▶ [Exercise input]:
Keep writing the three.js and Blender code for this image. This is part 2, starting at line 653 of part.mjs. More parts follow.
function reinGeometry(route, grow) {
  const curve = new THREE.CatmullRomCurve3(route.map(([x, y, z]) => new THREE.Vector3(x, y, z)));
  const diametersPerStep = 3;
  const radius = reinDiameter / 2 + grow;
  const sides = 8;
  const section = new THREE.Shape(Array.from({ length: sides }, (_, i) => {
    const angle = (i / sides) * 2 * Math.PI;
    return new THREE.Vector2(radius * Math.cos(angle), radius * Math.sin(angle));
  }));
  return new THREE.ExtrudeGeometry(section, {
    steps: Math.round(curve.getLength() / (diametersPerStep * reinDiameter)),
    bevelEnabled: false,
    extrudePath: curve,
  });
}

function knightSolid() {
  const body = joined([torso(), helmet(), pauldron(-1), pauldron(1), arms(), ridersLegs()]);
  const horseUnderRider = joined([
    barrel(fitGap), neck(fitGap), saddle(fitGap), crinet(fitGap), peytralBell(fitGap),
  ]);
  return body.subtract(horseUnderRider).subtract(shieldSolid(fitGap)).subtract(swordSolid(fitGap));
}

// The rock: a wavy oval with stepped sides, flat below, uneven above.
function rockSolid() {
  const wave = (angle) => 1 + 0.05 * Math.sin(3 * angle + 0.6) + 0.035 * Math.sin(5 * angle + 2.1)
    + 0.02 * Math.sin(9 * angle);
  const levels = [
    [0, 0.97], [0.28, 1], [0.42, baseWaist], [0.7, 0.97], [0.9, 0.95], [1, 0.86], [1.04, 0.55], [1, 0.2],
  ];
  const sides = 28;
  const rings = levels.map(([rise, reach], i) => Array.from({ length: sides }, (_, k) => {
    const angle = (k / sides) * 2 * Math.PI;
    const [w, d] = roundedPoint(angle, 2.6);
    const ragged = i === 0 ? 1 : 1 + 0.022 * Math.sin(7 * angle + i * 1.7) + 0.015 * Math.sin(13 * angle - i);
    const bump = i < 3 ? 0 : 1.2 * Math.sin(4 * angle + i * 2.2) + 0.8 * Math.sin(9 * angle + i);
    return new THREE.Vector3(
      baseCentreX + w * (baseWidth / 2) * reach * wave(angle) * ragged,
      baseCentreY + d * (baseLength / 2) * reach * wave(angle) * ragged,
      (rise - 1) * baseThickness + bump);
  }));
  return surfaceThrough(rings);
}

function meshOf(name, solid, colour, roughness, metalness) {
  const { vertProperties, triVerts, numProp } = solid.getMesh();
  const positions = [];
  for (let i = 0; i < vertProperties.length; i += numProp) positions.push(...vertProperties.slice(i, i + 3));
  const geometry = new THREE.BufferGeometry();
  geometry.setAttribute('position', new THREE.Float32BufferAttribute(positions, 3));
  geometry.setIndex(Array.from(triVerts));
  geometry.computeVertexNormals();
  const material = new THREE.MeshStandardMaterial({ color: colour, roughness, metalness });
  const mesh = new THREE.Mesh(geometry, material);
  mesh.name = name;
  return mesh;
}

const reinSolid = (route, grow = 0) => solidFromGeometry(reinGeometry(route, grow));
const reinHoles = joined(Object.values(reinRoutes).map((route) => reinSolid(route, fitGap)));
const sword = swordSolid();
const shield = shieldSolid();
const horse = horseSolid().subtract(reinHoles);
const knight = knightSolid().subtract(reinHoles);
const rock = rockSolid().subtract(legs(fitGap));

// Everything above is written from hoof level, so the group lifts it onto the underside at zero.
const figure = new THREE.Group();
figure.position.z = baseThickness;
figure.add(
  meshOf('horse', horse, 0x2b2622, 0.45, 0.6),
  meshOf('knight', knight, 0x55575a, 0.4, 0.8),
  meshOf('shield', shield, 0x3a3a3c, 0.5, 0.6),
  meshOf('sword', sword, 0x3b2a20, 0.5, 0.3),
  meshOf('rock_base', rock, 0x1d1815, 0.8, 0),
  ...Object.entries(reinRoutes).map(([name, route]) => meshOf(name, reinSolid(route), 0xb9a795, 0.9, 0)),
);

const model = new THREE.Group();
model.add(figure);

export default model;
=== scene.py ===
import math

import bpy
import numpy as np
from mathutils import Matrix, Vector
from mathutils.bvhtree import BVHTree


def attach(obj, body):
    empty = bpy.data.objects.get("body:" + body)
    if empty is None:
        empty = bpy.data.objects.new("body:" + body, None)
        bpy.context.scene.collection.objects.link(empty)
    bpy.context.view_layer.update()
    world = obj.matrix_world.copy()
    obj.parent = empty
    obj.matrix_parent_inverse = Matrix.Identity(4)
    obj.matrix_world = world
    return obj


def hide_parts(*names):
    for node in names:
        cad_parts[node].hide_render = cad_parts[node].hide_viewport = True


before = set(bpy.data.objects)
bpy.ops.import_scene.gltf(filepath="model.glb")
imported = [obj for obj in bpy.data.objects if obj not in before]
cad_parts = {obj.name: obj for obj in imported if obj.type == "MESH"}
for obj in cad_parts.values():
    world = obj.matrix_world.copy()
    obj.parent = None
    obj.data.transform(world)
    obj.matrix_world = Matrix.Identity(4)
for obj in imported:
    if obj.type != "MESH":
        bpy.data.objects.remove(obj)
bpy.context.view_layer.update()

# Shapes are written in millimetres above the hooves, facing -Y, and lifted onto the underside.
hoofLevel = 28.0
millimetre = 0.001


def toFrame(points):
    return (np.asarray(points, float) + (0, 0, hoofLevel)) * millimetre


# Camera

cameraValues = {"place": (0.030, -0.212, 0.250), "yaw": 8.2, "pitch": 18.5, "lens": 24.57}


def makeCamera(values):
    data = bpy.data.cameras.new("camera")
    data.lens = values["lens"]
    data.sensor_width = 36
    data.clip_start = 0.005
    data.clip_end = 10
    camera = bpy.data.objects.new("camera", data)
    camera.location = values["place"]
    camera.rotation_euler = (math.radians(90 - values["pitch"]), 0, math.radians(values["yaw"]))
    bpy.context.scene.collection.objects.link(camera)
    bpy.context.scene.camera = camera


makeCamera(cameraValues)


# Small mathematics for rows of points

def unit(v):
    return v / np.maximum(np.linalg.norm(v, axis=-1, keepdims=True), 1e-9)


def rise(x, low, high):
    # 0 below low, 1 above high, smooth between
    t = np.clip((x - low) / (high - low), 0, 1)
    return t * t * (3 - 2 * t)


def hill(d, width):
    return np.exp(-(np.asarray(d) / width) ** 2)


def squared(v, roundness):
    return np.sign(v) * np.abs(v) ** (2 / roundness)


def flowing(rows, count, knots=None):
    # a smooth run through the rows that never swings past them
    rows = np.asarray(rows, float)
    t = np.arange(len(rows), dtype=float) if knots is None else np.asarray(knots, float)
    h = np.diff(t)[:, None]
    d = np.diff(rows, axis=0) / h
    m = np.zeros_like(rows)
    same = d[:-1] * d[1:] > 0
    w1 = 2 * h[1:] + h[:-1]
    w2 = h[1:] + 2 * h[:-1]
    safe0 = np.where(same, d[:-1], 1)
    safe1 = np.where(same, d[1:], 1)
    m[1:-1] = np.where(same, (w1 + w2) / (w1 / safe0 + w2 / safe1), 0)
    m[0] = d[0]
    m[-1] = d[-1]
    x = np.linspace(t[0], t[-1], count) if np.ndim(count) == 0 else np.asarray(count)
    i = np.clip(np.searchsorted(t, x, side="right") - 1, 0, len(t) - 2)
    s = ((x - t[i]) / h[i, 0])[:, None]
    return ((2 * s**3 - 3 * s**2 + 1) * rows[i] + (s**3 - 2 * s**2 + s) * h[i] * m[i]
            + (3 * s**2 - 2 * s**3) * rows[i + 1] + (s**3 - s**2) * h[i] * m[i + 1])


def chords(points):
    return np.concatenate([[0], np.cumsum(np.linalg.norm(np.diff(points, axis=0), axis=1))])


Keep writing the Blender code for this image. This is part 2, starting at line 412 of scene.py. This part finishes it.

▶ [Job]: Transcribe, word for word, every line from the line with "from mathutils import Matrix, Vector" to the line with "in imported if", inclusive, and output nothing else.

▶ [Task output]:
from mathutils import Matrix, Vector
from mathutils.bvhtree import BVHTree


def attach(obj, body):
    empty = bpy.data.objects.get("body:" + body)
    if empty is None:
        empty = bpy.data.objects.new("body:" + body, None)
        bpy.context.scene.collection.objects.link(empty)
    bpy.context.view_layer.update()
    world = obj.matrix_world.copy()
    obj.parent = empty
    obj.matrix_parent_inverse = Matrix.Identity(4)
    obj.matrix_world = world
    return obj


def hide_parts(*names):
    for node in names:
        cad_parts[node].hide_render = cad_parts[node].hide_viewport = True


before = set(bpy.data.objects)
bpy.ops.import_scene.gltf(filepath="model.glb")
imported = [obj for obj in bpy.data.objects if obj not in before]
cad_parts = {obj.name: obj for obj in imported if obj.type == "MESH"}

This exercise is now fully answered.